With the expansion of production volumes, demand for talented people is also growing. However, the managing directors unanimously said that locating the right people for the company's growth is now the most challenging problem in Taicang.

"A big headache is the education system in China. China's growth rate is around 8 to 10 percent per year. But the universities are behind the growth rate. You don't have enough places to train the students at the universities. Inadequate supply of qualified students is a really severe problem that we have been facing since the beginning of last year," said Breslein from Zollner.

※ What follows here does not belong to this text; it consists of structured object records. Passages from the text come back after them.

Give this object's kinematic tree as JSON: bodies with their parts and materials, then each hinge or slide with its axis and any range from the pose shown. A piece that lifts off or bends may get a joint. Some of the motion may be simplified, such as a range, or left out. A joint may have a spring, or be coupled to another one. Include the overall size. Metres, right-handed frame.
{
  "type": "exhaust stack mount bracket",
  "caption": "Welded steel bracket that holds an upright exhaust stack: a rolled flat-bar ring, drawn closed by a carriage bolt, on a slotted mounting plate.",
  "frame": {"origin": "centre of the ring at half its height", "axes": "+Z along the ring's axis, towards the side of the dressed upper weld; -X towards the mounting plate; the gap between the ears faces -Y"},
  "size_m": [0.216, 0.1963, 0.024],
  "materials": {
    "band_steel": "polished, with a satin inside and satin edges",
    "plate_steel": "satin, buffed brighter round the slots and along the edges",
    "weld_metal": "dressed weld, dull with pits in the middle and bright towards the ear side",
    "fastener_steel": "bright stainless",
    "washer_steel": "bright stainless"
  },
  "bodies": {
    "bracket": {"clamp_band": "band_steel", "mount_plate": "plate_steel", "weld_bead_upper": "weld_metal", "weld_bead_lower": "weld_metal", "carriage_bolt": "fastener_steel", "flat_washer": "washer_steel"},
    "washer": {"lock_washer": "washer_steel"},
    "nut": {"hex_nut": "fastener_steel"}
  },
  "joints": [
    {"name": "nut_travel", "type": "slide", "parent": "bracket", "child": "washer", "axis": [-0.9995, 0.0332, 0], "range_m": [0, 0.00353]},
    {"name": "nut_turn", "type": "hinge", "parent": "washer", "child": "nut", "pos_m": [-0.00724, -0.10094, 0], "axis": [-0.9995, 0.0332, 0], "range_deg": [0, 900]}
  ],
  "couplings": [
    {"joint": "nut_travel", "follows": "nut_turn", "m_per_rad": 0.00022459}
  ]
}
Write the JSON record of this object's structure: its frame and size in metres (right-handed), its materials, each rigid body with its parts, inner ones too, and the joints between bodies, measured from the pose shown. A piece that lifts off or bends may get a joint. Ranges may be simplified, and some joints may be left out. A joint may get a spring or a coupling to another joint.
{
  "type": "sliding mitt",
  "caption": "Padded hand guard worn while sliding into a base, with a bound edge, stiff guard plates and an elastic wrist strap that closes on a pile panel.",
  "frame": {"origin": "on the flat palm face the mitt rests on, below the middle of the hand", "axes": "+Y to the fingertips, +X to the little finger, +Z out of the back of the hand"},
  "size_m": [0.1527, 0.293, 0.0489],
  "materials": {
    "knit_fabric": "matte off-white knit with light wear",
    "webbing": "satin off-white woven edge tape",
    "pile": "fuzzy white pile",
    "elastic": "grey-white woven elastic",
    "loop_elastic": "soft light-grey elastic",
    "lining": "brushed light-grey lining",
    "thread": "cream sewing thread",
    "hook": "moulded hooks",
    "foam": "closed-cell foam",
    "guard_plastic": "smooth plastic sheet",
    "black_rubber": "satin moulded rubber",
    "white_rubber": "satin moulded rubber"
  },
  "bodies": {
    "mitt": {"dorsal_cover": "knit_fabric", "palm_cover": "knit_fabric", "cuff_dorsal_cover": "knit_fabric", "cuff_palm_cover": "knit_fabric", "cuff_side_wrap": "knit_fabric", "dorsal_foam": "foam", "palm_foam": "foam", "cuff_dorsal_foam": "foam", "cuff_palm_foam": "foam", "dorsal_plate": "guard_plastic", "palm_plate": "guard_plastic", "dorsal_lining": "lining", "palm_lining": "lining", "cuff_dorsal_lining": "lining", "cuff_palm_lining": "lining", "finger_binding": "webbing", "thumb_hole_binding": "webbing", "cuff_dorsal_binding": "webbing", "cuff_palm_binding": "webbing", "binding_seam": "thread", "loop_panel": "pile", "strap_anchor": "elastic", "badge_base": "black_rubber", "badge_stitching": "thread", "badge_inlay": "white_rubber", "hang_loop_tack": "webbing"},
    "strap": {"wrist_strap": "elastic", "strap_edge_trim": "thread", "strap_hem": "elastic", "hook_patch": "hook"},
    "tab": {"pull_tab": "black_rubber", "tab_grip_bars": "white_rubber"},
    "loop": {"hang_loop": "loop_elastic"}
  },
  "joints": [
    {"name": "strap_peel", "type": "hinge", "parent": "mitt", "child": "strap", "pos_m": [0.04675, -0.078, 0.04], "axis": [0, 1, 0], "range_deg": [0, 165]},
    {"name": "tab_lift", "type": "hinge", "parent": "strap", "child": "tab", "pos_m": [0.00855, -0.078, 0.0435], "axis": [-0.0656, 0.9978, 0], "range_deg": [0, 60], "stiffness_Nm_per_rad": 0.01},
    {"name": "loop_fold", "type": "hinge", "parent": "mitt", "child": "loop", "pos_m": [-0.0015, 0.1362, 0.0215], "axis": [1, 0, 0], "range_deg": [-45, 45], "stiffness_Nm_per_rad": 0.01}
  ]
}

"There is a vocational training center in Taicang. We thought of recruiting employees from this center once. But they still require training by our company after graduation and they usually ask for more in terms of payment, which makes hiring in Taicang a little bit difficult," said Qiu from Waelzholz.

Labor shortage

To combat the labor shortage starting from the end of 2010, Foehl is determined to increase automation at his plant this year.

"It has already been decided to complete the automation of all major production processes. All the investment has been included in the budget. And it is not included in the 10 million machinery investment mentioned above," said Xue.

The Germans are far-sighted. They have long seen the potential of the Chinese market. Take Foehl Taicang for example: The board of directors approved without any hesitation their 7.5 million euro capital increase plan in 2008, when the financial crisis was at its most severe.

"Our two parent companies, one based in Zurich and the other in Stuttgart, are only a 40-minute flight from each other. But ever since the Taicang plant was established, they have flown all the way to Taicang every time they hold a board meeting. They have focused totally on the Chinese market," said Xue.

The local administration also aims high. Da Wenmin, director of the Economic Development Bureau of Taicang Economic Development Area, said they are working to introduce more small- and medium-sized German companies to the area to bring the total number up to 200 by the end of this year.